In Eyewitness to Discovery , Brian M. Fagan gathers together fifty-five vivid accounts of the world’s greatest archaeological discoveries, from the tomb of Tutankhamun and the Aegean Marbles to Otzi the Iceman and Macchu Picchu, told by the people who discovered them. The selections chronicle the
development of the field, from the early 1700s when archaeology was little more than a lighthearted treasure hunt, to the late twentieth century when discoveries often come not only from spectacular excavations, but also from the screens of computers or from the analysis of pollen grains invisible
to the naked eye. Fagan provides engaging, informative introductions to each selection, as well as an introduction to the volume, that lays out the history of archaeology.

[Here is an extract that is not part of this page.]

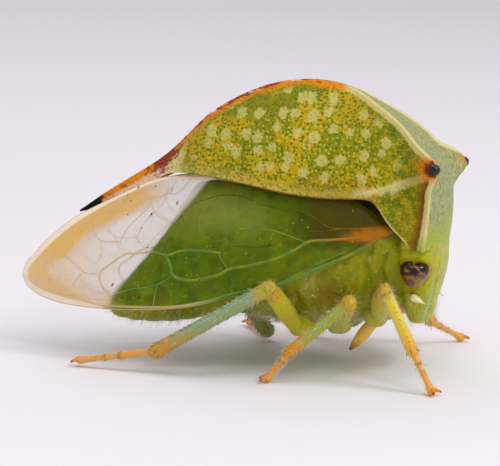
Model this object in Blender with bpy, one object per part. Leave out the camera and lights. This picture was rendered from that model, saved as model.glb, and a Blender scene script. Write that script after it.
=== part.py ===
"""Buffalo treehopper, a still life-size model: a horned shield over a green body, glassy wings and six legs.

Units: the sizes below are millimetres and MM turns them into metres. +X is the way the insect faces,
+Y its left side and +Z up. The body is drawn upright and then rolled a little to its left, as a living
insect on uneven feet stands. The legs are drawn in the floor's own frame, with the floor at zero.
"""

import math

import bmesh
import bpy
import numpy as np
from mathutils import Vector

MM = 0.001
GAP = 0.3
SIDES = {"right": -1.0, "left": 1.0}

# How the body sits over the feet, and how far the drawing moves to be centred on its own box.
BODY_ROLL = math.radians(7.6)
ROLL_AXIS_HEIGHT = 2.2
CENTRE_SHIFT = (0.2, -0.24)

# The shield (pronotum), from the rear towards the head. Each station joins the top line, the ridge
# that runs out to the horn, and the lower edge: (keel x, z), (ridge x, y, z), (edge x, y, z), side swell.
SHIELD_STATIONS = [
    ((-1.75, 4.68), (-1.75, 0.07, 4.66), (-1.75, 0.60, 4.15), 0.04),
    ((-0.90, 5.54), (-0.90, 0.10, 5.51), (-0.95, 1.02, 4.13), 0.16),
    ((0.20, 6.11), (0.20, 0.12, 6.08), (0.10, 1.32, 3.97), 0.24),
    ((1.20, 6.30), (1.15, 0.14, 6.27), (1.05, 1.50, 3.81), 0.26),
    ((2.08, 6.14), (2.06, 0.16, 6.11), (1.85, 1.59, 3.74), 0.22),
    ((2.80, 5.76), (2.72, 0.64, 5.74), (2.45, 1.65, 3.75), 0.16),
    ((3.48, 5.25), (3.42, 1.20, 5.26), (2.90, 1.69, 3.74), 0.08),
    ((4.02, 4.76), (3.96, 1.66, 4.86), (3.12, 1.73, 3.58), 0.0),
    ((4.32, 4.36), (4.17, 1.90, 4.52), (3.26, 1.74, 3.38), 0.0),
    ((4.35, 3.90), (4.20, 1.82, 3.95), (3.42, 1.73, 3.18), 0.0),
    ((4.31, 3.36), (4.15, 1.74, 3.38), (3.58, 1.69, 3.01), 0.0),
    ((4.27, 2.84), (4.05, 1.60, 2.82), (3.76, 1.62, 2.84), 0.0),
]
SHIELD_RINGS = 34
TOP_STEPS = 4
SIDE_STEPS = 6

# The rear spine of the shield: keel x, z, half width, depth.
SPINE_STATIONS = [
    (-2.05, 4.39, 0.46, 0.46),
    (-2.60, 4.02, 0.34, 0.42),
    (-3.20, 3.64, 0.25, 0.34),
    (-3.65, 3.36, 0.17, 0.24),
    (-3.94, 3.20, 0.07, 0.10),
]

# The horns: tip, the way they point, length, radii at root and tip, and the socket cut for the root.
HORN_TIP = (4.45, 2.5, 4.48)
HORN_WAY = (0.42, 0.90, -0.05)
HORN_LENGTH = 0.64
HORN_ROOT_RADIUS = 0.42
HORN_TIP_RADIUS = 0.10
HORN_SOCKET_RADIUS = 0.56

# The head, from the mouth up to the shield: height, front x, rear x, half width.
HEAD_STATIONS = [
    (1.12, 3.98, 3.62, 0.26),
    (1.30, 4.05, 3.56, 0.46),
    (1.60, 4.14, 3.50, 0.78),
    (1.90, 4.21, 3.47, 1.00),
    (2.20, 4.27, 3.46, 1.08),
    (2.40, 4.30, 3.46, 1.10),
    (2.52, 4.30, 3.50, 1.02),
]
EYE_CENTRE = (3.89, 1.43, 2.21)
EYE_RADIUS = 0.33
ANTENNA_ROOT = (3.83, 1.20, 1.60)
ANTENNA_BEND = (4.02, 1.42, 1.46)
ANTENNA_TIP = (4.24, 1.62, 1.30)
ANTENNA_RADII = (0.20, 0.16, 0.05)
BEAK_ROUTE = [(3.50, 0.96), (3.10, 0.84), (2.75, 0.66), (2.34, 0.37)]
BEAK_RADII = (0.24, 0.25, 0.23, 0.09)

# Thorax and abdomen, from front to rear: x, lowest z, highest z, half width low down, half width high up.
THORAX_STATIONS = [
    (3.14, 1.36, 3.14, 0.80, 0.72),
    (2.90, 1.24, 3.34, 0.98, 0.80),
    (2.30, 1.04, 3.44, 1.08, 0.86),
    (1.60, 0.98, 3.44, 1.10, 0.90),
    (0.95, 1.00, 3.48, 1.06, 0.92),
]
ABDOMEN_STATIONS = [
    (0.65, 1.04, 3.50, 1.02, 0.90),
    (0.00, 1.02, 3.62, 1.02, 0.82),
    (-0.80, 0.90, 3.66, 0.92, 0.62),
    (-1.50, 0.80, 2.94, 0.78, 0.46),
    (-2.20, 0.76, 1.96, 0.60, 0.40),
    (-2.75, 0.82, 1.42, 0.42, 0.30),
    (-3.10, 0.98, 1.20, 0.20, 0.16),
]
TRUNK_SIDES = 20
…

But the heart of the book is the excitement of the discoveries themselves. We see how Arthur Evans found clues on Minoan seals in an Athens flea market that helped him discover the Palace of Knossos and a long forgotten early civilization; how Austen Henry Layard–one of the heroic archaeologists
of the nineteenth century–discovered ancient Nineveh; and how General Napoléon Bonaparte’s soldiers found the Rosetta Stone, one of the most important archaeological finds in history, in the Nile Delta in 1799. And we read how, in 1974, Don Johanson, while working in the center of the Afar desert
in Ethiopia–a wasteland of bare rock, gravel, and sand–happened upon the oldest, most complete skeleton of any human ancestor that had ever been Lucy, approximately 3.5 million years old.
Archaeological discovery unveils the past and brings us face to face with the triumphs and tragedies of those who have gone before. This book is a celebration of archaeological discoveries, and the men and women who made them.